ABSTRACT

To some, the study of parental beliefs, ideas, or cognitions represents little more than researchers’ recent attempts to join a revivalist movement. Early in the study of child development, and especially in the 1950s, it was common procedure to interview parents or to provide them with questionnaires in order to discover information about socialization practices, parent–child relationships, and the home environment (e.g., Dameron, 1955; Miller & Swanson, 1958; Sears, Maccoby, & Levin, 1957; Stolz, 1967). The advantages of these procedures were obvious. Parents know their children and how they think about and interact with them better than anyone else. Their knowledge bases cut both across time and across social contexts. On the downside, however, parents’ self-reports may be distorted by “the intrusion of nonfocal personal characteristics via mechanisms of self-deception, self-defense, and impression management” (Messick, 1983, p. 487).
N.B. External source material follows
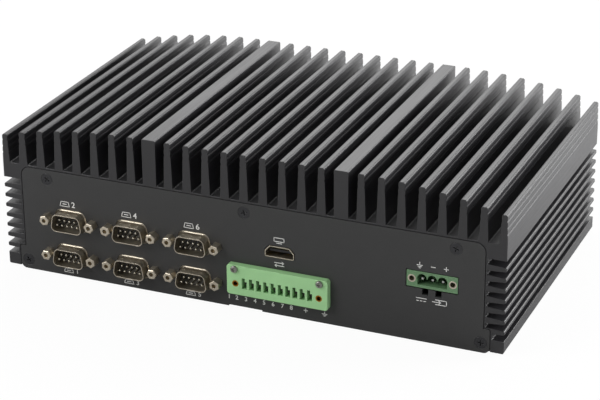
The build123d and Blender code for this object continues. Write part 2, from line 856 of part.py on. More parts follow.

Furthermore, parents may not even be aware of much of their behavior, unless it concerns highly salient events or interactions (Maccoby & Martin, 1983), and, of course, it has been reported that parents’ memories are faulty and cannot be relied on when retrospection is required (Robins, 1963). And then there is the problem of the verbal report-observed behavior disconnection. Correlations between what parents report that they do with their children and what observers report that parents do with their children are in the miniscule-to-moderate range (Miller, 1988).